More baseball talk with Obama


"I said, 'Did you know that New Hampshire has a really incredible record on civil rights?' And then I told him about Major League Baseball. I said, 'Jackie Robinson got to play baseball because of New Hampshire.' 'I never heard that. Tell me about that," (Obama) said. And I told him the story....."

The time a guy paid his filing fee out of a spaghetti box


Credit Allegra Boverman for NHPR
Bill Gardner holds up a photo of him getting screened before entering his office the day Hillary Clinton filed for the N.H. Primary on Monday, Nov. 9, 2015.

"One guy came in and he had stiff jeans on; he was from Pennsylvania. And he had his money in a Mueller's Spaghetti box... And after he files, Don Tibbets, the press room guy, would always do a story. Every candidate that filed would always get a story. So, Don went up to this guy and said 'My name is Don Tibbets, I know you just filed for president - why did you do it.?' .... 

That time Iowa tried to get N.H. to move the primary date back because of a 'special' pork convention


"I said are you from Iowa?,  Gardner asked one reporter. "Yes, I've been there a longtime," he replied. "There is a pork convention, is there?," Gardner asked. "Let me put it this way, every weekend of the year just about there is a pork convention somewhere in Iowa," the reporter answered. "I said, Oh my goodness. Have you seen our newspapers in big letters, 'Iowa Loses the Pork,' Gardner said. "He says, 'We saw it all, we saw it all.' So, the whole thing was a hoax? And it was."

Credit AP

Up close and personal with John Kerry in 2003


"When John Kerry came into file, for some reason someone yelled, so that person got the first question and the question was -- and this had not happened; New Hampshire reporters have never asked like this -- but the question was, why had he parted his hair on a different side and was it some kind of makeover for him? But then the second question from a Boston reporter was, 'Are you using Botox now?' I mean that was unusual."

And the weird questions continue


"The first question that I got, one candidate said, 'What was the best vacation that I've had in the last couple of years, what did I do?' It's like you don't prepare for that, it's unscripted, what does that say about a person? But a person, obviously, in the confines of a friendly place, wanted to find out about that person, what did the person want to do to have fun? And it brings out part of the self." 

Getting comfy with the candidates


"In a setting of a person's living room, my neighbors, some standing, sitting on the floor, on the couch, you ask the kind of questions, you feel at ease. Those character questions are the questions."

The N.H. Advantage


"Everybody who runs, no matter who the person is, is going to have the same chance as far as being a part of it. What happens after that - some are better debaters, some have the gift of gab, some have the gift of their character, but in the whole swirl of it all -- this place at least still helps to get the right person to get there."
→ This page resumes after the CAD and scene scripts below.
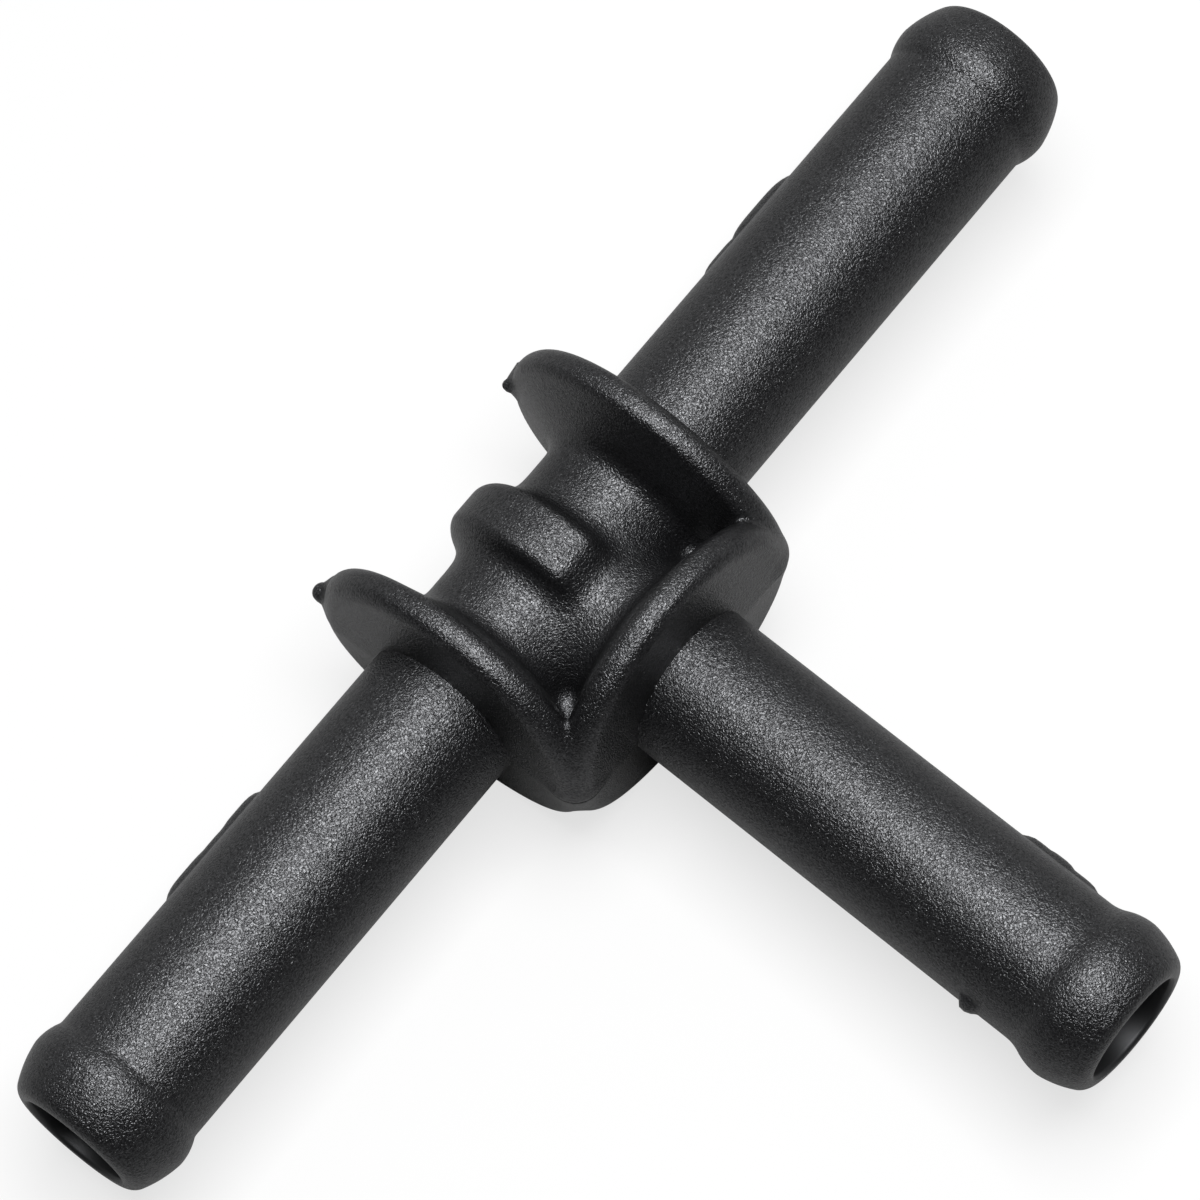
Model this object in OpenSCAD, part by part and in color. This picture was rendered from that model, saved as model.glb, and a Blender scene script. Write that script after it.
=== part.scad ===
// Hose tee connector: three hose spigots with a bead at each open end, meeting in a hub
// that is boxed in by three round hose-stop collars. One moulded piece.
// Millimetres, +Z up. The origin is where the three bore axes cross. The run lies along X,
// the branch points to -Y, and the mould parts on the plane Z = 0.

/* [Part] */
// Which node to build

/* [Spigots] */
// Outside diameter of the two run spigots, the same as the hose's inside size
spigot_od = 12; // [11.5:0.1:14]
// How much the branch spigot is under the run's diameter
branch_under = 0.4; // [0:0.05:0.6]
// Distance from the crossing of the axes to each open end
reach = 52; // [40:0.5:70]
// Diameter of the bore that goes straight through the run
bore_d = 8.1; // [6:0.1:9]
// How much wider the branch's bore is
branch_bore_extra = 0.2; // [0.1:0.05:0.6]
// How far the branch spigot leans towards the left-hand run spigot, in degrees
branch_lean = 2; // [0:0.1:3]
// Distance from the crossing at which the branch starts to lean
lean_from = 8.3; // [5:0.1:9]

/* [Beads] */
// How far the beads rise above the run spigots
bead_rise = 0.5; // [0.3:0.05:0.9]
// Distance from the open end back to the near side of the crest
crest_back = 3.3; // [3:0.1:5]
// Length of the straight land on the crest
crest_land = 0.8; // [0.4:0.1:2]
// Radius of the hollow where a bead rises out of its spigot
bead_hollow_r = 2.8; // [1:0.1:4]
// Radius of the back of a bead, next to the hollow
bead_back_r = 2.6; // [2:0.1:4]
// Share of the wall at the open end that the round corner of the nose takes
nose_corner_share = 0.8; // [0.6:0.05:0.9]
// Radius of the round lip where a bore opens
lip_r = 0.4; // [0.2:0.05:0.7]

/* [Hub] */
// How far the hub between the collars stands above the run spigots
hub_rise = 0.15; // [0.1:0.05:0.6]
// Radius of the fillet between the hub and each collar
hub_fillet_r = 1; // [0.4:0.1:1.5]

/* [Collars] */
// Diameter of each hose-stop collar
collar_od = 23.9; // [20:0.1:28]
// Distance from the crossing to the hub side of each collar's rim
collar_inner = 9.3; // [8.5:0.1:12]
// Thickness of each collar's rim where the mould parts
collar_t = 3.1; // [2.6:0.05:4]
// Slope of the face on the hub side, in degrees, so that each collar thickens towards the hub
collar_slope = 20; // [5:1:25]
// Draft of the outer faces, in degrees from the parting plane
collar_draft = 4; // [1:0.5:5]
// Radius of the rim on the hub side
rim_inner_r = 1; // [0.6:0.1:1.2]
// Radius of the rim on the hose side
rim_outer_r = 1.4; // [0.6:0.1:1.6]

/* [Pad] */
// How far the pad that wraps the back of the hub stands above it
pad_rise = 2.15; // [1.5:0.05:3]
// Width of the pad along the run
pad_w = 4.3; // [3:0.1:6]
// Radius of the edges round the top of the pad
pad_edge_r = 0.8; // [0.4:0.1:1]
// Radius of the fillet along each side of the pad
pad_fillet_r = 1.3; // [0.4:0.1:1.5]
// How far the two ends of the pad reach past the run's axis, towards the branch
pad_reach = 3.8; // [2:0.1:4.5]
// Radius of the corners at the ends of the pad, seen from above
pad_corner_r = 2; // [1:0.1:2.8]

/* [Pocket webs] */
// Half the thickness of the web in each pocket between two collars
web_h = 2.3; // [1:0.1:3]

/* [Gate stubs] */
// Radius at the foot of the stub left on the rim of each run collar
stub_r = 0.85; // [0.6:0.05:1]
// How far the round end of the left stub has its centre out of the rim
stub_out = 0.5; // [0.2:0.1:1]

/* [Flash] */
// Height of the tallest flash on the spigots, where the mould parts
flash_h = 0.68; // [0.2:0.02:0.8]
// Radius of the flash, seen from the end of the spigot
flash_edge_r = 1.2; // [0.8:0.1:1.5]
// Height of the small nib on the left side of the branch spigot
nib_h = 0.6; // [0.2:0.05:0.7]

/* [Hidden] */
$fn = 96;
plastic = [0.075, 0.075, 0.08];
// Overlap that keeps joined shapes from only touching
lap = 0.02;
// Reach of the cutting shapes past the faces that they cut
past = 1;
// How far the pad's fillets sink into the hub
fillet_sink = 0.03;
// The webs start inside the hub, this far from both axes
web_from = 4.6;

// Radii behind the diameters above
run_r = spigot_od / 2;
branch_r = run_r - branch_under / 2;
bead_r = run_r + bead_rise;
bore_r = bore_d / 2;
branch_bore_r = bore_r + branch_bore_extra / 2;
hub_r = run_r + hub_rise;
collar_r = collar_od / 2;
pad_r = hub_r + pad_rise;

// Distances along a spigot
crest_end = reach - crest_back;
crest_start = crest_end - crest_land;
collar_outer = collar_inner + collar_t;

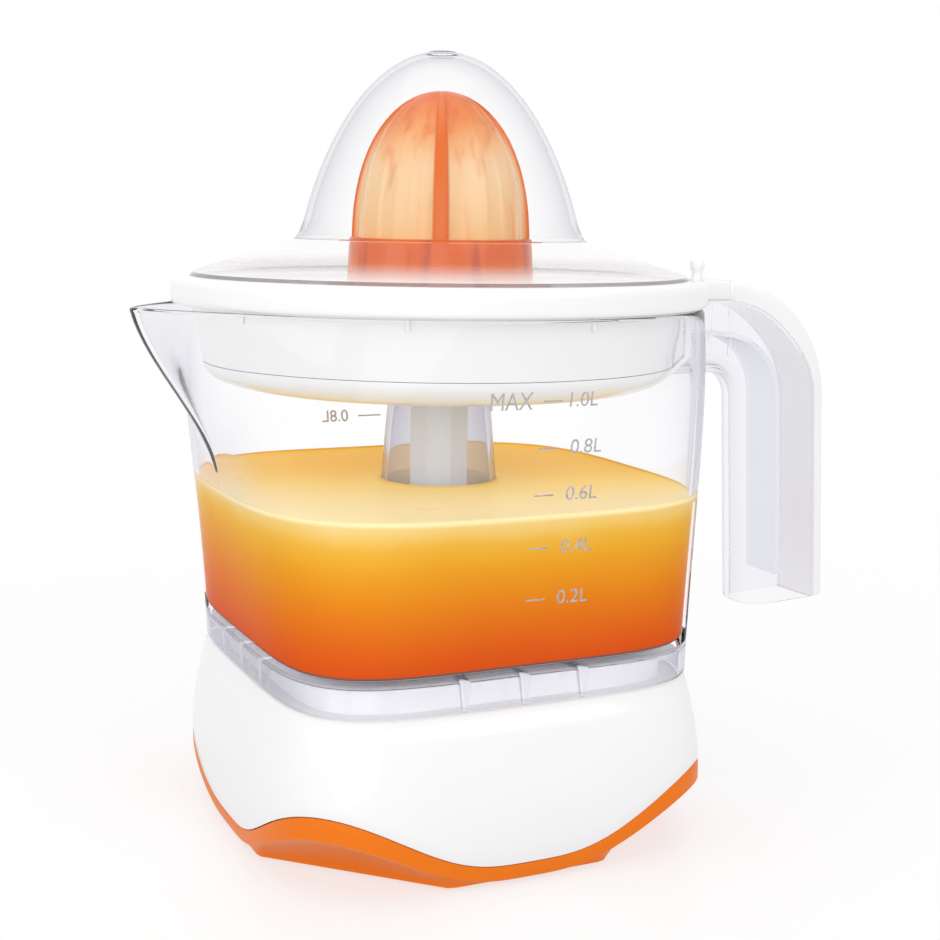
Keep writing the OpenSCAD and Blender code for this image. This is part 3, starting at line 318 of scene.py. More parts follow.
# %% [markdown]
# ## How the shells are made
# A moulded shell is one skin that runs up the outside, over the rim and down the inside.
# A circle is added, its corners are put in their places, and its edge is extruded again
# and again, each new ring going to the next level. When the last ring meets the first,
# the skin is closed and has its true wall. Sharp corners of an outline are rounded first,
# because light always finds the radius on a moulded edge.

# %% A skin from rings


def select_only(piece):
    """Makes one object the only one selected, and the active one."""
    bpy.ops.object.select_all(action="DESELECT")
    piece.select_set(True)
    bpy.context.view_layer.objects.active = piece


def skin(name, rings, closed=True, smooth=40):
    """Extrudes a circle through rings of points in millimetres. An open skin is capped."""
    bpy.ops.object.select_all(action="DESELECT")
    bpy.ops.mesh.primitive_circle_add(vertices=len(rings[0]), radius=0.05)
    piece = bpy.context.object
    piece.name = name
    bpy.ops.object.mode_set(mode="EDIT")
    mesh = bmesh.from_edit_mesh(piece.data)
    number = mesh.verts.layers.int.new("number")
    for i, corner in enumerate(mesh.verts):
        corner[number] = i
        corner.co = Vector(rings[0][i]) * MM
    bmesh.update_edit_mesh(piece.data)
    if not closed:
        bpy.ops.mesh.edge_face_add()
        bpy.ops.mesh.select_mode(type="EDGE")
    for ring in rings[1:] + (rings[:1] if closed else []):
        bpy.ops.mesh.extrude_edges_move()
        mesh = bmesh.from_edit_mesh(piece.data)
        number = mesh.verts.layers.int["number"]
        for corner in mesh.verts:
            if corner.select:
                corner.co = Vector(ring[corner[number]]) * MM
    if not closed:
        bpy.ops.mesh.edge_face_add()
    bpy.ops.mesh.select_mode(type="VERT")
    bpy.ops.mesh.select_all(action="SELECT")
    bpy.ops.mesh.remove_doubles(threshold=0.000005)
    bpy.ops.mesh.normals_make_consistent(inside=False)
    bpy.ops.object.mode_set(mode="OBJECT")
    piece.data.attributes.remove(piece.data.attributes["number"])
    if smooth:
        bpy.ops.object.shade_smooth_by_angle(angle=math.radians(smooth))
    return piece


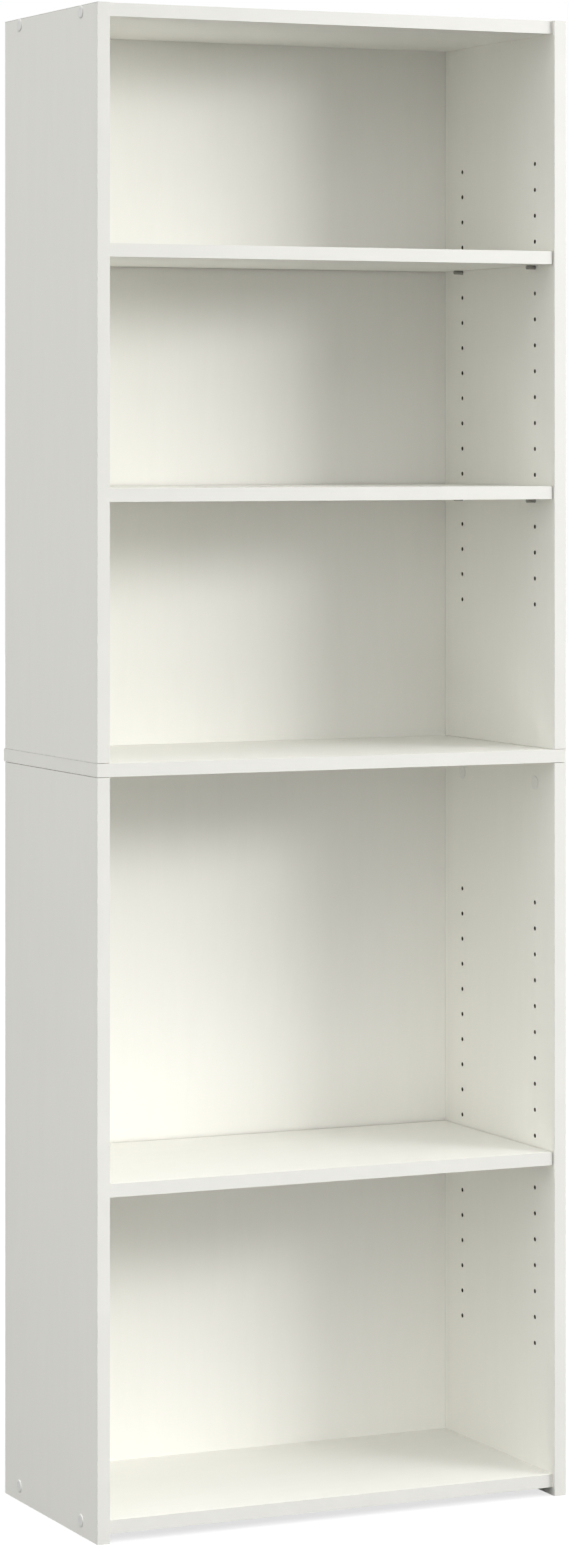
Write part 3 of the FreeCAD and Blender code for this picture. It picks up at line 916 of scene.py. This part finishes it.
@dataclass(frozen=True)
class Beech(Finish):
    """Turned beech: warm tone with short darker flecks along the grain."""

    tones: Range = (0.8, 1.15)
    strength: float = 0.6
    relief: float = 0.05 * MM
    run: Sequence[float] = (1.0, 1.0, 0.08)
    pores: float = 2200.0
    figure: float = 420.0
    sheen: Range = (0.08, -0.05)

    def wire(self, graph: Graph, shader: bpy.types.Node) -> None:
        """Feeds grain to colour, roughness and bump.

        Args:
            graph: the material's tree.
            shader: its principled shader.
        """
        along = self.place(graph, self.run)
        grain = graph.group(PrintedGrain.tree(), vector=along, pores=self.pores, figure=self.figure)
        graph.feed(shader, "Base Color", self.tint(graph, grain.outputs["Tone"]))
        graph.feed(shader, "Roughness", self.satin(graph, grain.outputs["Height"], self.sheen))
        self.emboss(graph, shader, grain.outputs["Height"])


@dataclass(frozen=True)
class StudioFloor(Finish):
    """Plain pale floor that glows a little of itself, and throws hardly any light back up."""

    tones: Range = (0.99, 1.0)
    patches: float = 0.8
    sheen: Range = (0.0, 0.05)
    glow: float = 0.72
    thrown: float = 0.04

    def wire(self, graph: Graph, shader: bpy.types.Node) -> None:
        """Feeds slow patches to colour and roughness, and keeps the glow to what the eye meets.

        Args:
            graph: the material's tree.
            shader: its principled shader.
        """
        patches = graph.group(Handling.tree(), vector=self.place(graph), scale=self.patches)
        graph.feed(shader, "Base Color", self.tint(graph, patches.outputs["Mask"]))
        graph.feed(shader, "Roughness", self.satin(graph, patches.outputs["Mask"], self.sheen))
        shader.inputs["Emission Color"].default_value = WHITE
        shader.inputs["Emission Strength"].default_value = self.glow
        dull = graph.add("BsdfDiffuse", None, {"Color": (self.thrown, self.thrown, self.thrown, 1.0)})
        seen = graph.add("LightPath").outputs["Is Camera Ray"]
        both = graph.add("MixShader", None, {0: seen, 1: dull.outputs[0], 2: shader.outputs[0]})
        surface = next(node for node in graph.tree.nodes if node.type == "OUTPUT_MATERIAL")
        graph.feed(surface, "Surface", both.outputs[0])


# The uprights' film is much darker along its rounded arrises: painted shade, the dark lines along the edges.
UPRIGHT_FILM = DecorFilm("upright_film", (0.910, 0.905, 0.850, 1.0), 0.48, run=Run.UPRIGHT,
                         arris_tone=0.42, arris_share=0.95)
SHELF_FILM = DecorFilm("shelf_film", (0.915, 0.910, 0.862, 1.0), 0.48, run=Run.LEVEL)
BACK_FOIL = DecorFilm("back_foil", (0.915, 0.907, 0.855, 1.0), 0.52, run=Run.UPRIGHT, relief=0.020 * MM)
# The edge strips are coloured darker than the film so their front faces come out less bright: painted shade
# on faces that look forward. The end strips, which look sideways, keep nearly the film's colour.
WHITE_EDGING = Edging("satin_edging", (0.828, 0.822, 0.776, 1.0), 0.44)
# The uprights' strips are darker along their rounded arrises too: painted shade.
UPRIGHT_EDGING = Edging("upright_edging", (0.828, 0.822, 0.776, 1.0), 0.44, arris_tone=0.60, arris_share=0.9)
END_EDGING = Edging("end_edging", (0.900, 0.895, 0.843, 1.0), 0.48)
RAW_CHIPBOARD = Chipboard("raw_chipboard", (0.40, 0.300, 0.190, 1.0), 0.82, 0.3)
# The core inside the holes is far darker than the sawn core: painted shade in the holes.
HOLE_SHADE_CHIPBOARD = Chipboard("bored_chipboard", (0.095, 0.080, 0.060, 1.0), 0.88, 0.15)
BROWN_HARDBOARD = Hardboard("brown_hardboard", (0.235, 0.142, 0.078, 1.0), 0.68, 0.35)
WHITE_MOULDING = Moulding("white_moulding", (0.865, 0.865, 0.835, 1.0), 0.34)
PLATED_STEEL = Metal("plated_steel", (0.58, 0.58, 0.565, 1.0), 0.30, turning=9000.0)
# The pins' steel is darker than the other steel: painted shade, for the shade that falls on the pins under
# the shelves.
PIN_STEEL = Metal("pin_steel", (0.37, 0.368, 0.350, 1.0), 0.34, turning=9000.0)
CAST_ZINC = Metal("cast_zinc", (0.50, 0.50, 0.50, 1.0), 0.42)
NAIL_STEEL = Metal("nail_steel", (0.55, 0.545, 0.53, 1.0), 0.36)
PLAIN_BEECH = Beech("plain_beech", (0.60, 0.42, 0.255, 1.0), 0.55)
PALE_FLOOR = StudioFloor("pale_floor", (0.30, 0.30, 0.30, 1.0), 0.75, 0.1)


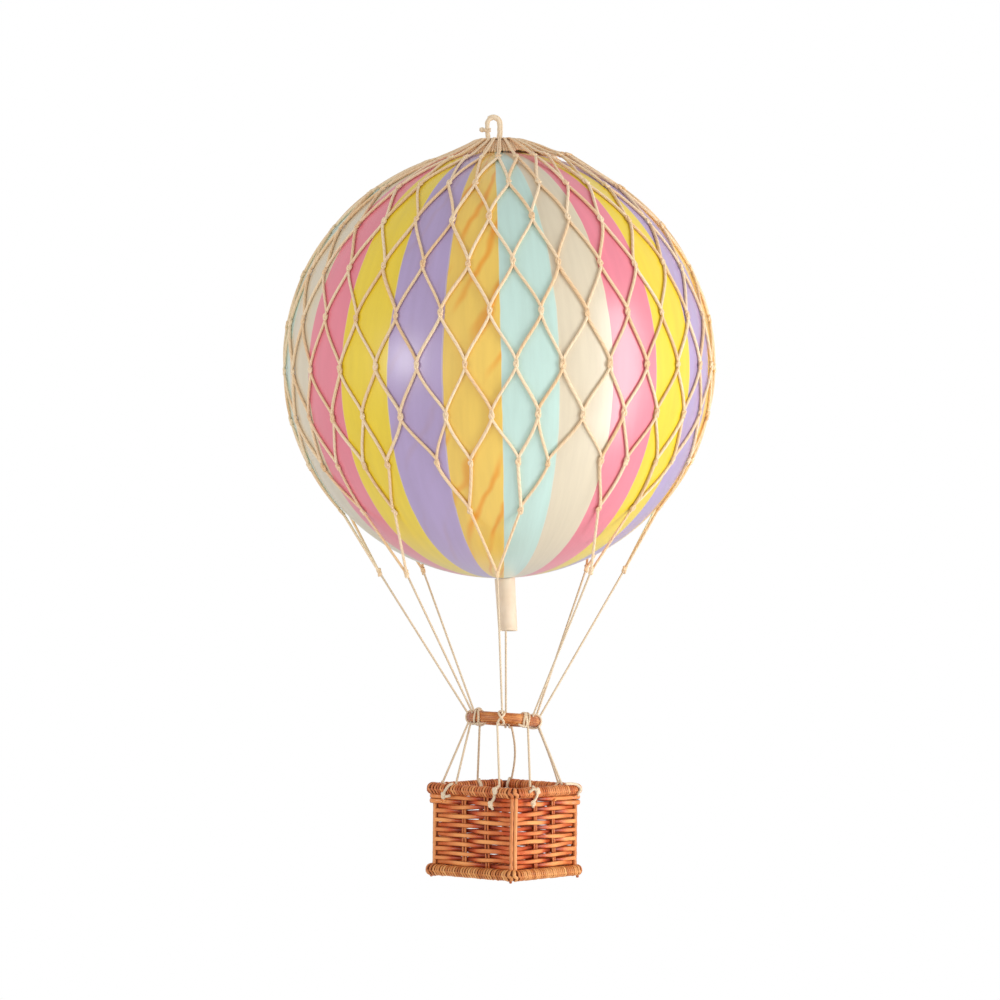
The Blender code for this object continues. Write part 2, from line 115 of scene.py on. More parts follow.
# Knots: a trefoil of the same cord, drawn out up and down
KNOT_RING = 0.00062
KNOT_LOBE = 0.00034
KNOT_RISE = 0.00030
KNOT_STEPS = 26
KNOT_WIDTH = 0.85
KNOT_HEIGHT = 1.95
KNOT_CORD_RADIUS = 0.00050
LOAD_KNOT_WIDTH = 0.55
LOAD_KNOT_HEIGHT = 1.7

# Crown: its cords' stations on their way in to the gather, as (reach, height above the ball's centre, how
# much higher at the right, and at the rear, share of the gather's own offset)
GATHER_OFFSET = Vector((0.0011, 0.0, 0.0))
CROWN_STATIONS = (
    (0.0240, 0.0890, 0.0010, 0.0008, 0.3),
    (0.0180, 0.0915, 0.0009, 0.0005, 0.6),
    (0.0125, 0.0937, 0.0004, 0.0002, 0.9),
    (0.0097, 0.0948, 0.0, 0.0, 1.0),
    (0.0066, 0.0950, 0.0, 0.0, 1.0),
    (0.0028, 0.0947, 0.0, 0.0, 0.6),
    (0.0012, 0.0930, 0.0, 0.0, 0.2),
)
CROWN_CORD_RADIUS = 0.00048
CROWN_CORD_APART = (0.00034, 0.00044)
CROWN_CORD_LIFT = 0.0003
UNDER_CORD_COUNT = 84
UNDER_CORD_RADIUS = 0.00055
UNDER_CORD_INNER = (0.0085, 0.0940, 0.0, 0.0, 1.0)
UNDER_CORD_REACH = 0.0163
UNDER_CORD_FURTHER = 0.0065
UNDER_CORD_HEIGHT = 0.0893
UNDER_CORD_FALL = 0.20

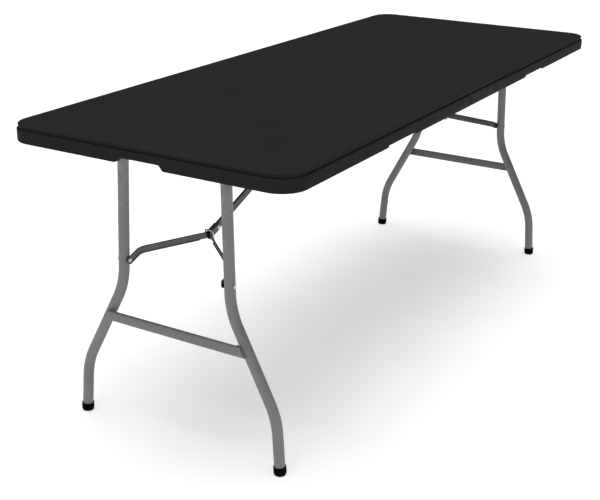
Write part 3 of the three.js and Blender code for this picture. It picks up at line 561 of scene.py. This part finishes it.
def make_rod(half):
    node = f"{half}_link_rod"
    low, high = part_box(node)
    middle = (low + high) / 2
    half_length = (high.y - low.y) / 2
    radius = 4 * MM
    profile = softened(
        [(0, -half_length), (radius, -half_length), (radius, half_length), (0, half_length)], 0.8 * MM,
    )
    rod = mesh_piece(f"{half}_cross_rod", *turned(profile, Matrix.Translation(middle), 32))
    tidy_mesh(rod)
    finished(rod, "zinc_steel", f"half_{half}", node)


def make_rails(half):
    for word in SIDES:
        rail = refined(f"{half}_side_rail_{word}", f"{half}_rail_{word}", 0.45 * MM)
        finished(rail, "steel_grey_paint", f"half_{half}", f"{half}_rail_{word}")
        leaf = refined(f"{half}_leaf_{word}", f"{half}_hinge_leaf_{word}", 0.4 * MM)
        finished(leaf, "zinc_steel", f"half_{half}", f"{half}_hinge_leaf_{word}")
        for number in (1, 2):
            make_screw(half, word, number)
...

On Primary Day, all votes are equal


"Don't be an imperial candidate. That's why U.S. senators have such a rough time. Get out there and be comfortable in your own skin and let people see you."

"Some people are smarter, and some people are better looking, and some people are stronger and some people have been given stability in their minds. There are all kinds of differences. People are born poor and stay poor but the one thing - the universal suffrage."

"When you're in that line, in that polling place, and if there is a millionaire in back of you and the prettiest person in your city, state or whatever, or Miss This or Mr. Muscle Man - it doesn't matter, your vote is the same as their vote." 

Finally, Gardner's advice for candidates


"Don't be an imperial candidate. That's why U.S. senators have such a rough time. Get out there and be comfortable in your own skin and let people see you. Because a campaign is part of what keeps a democracy healthy, because candidates learn."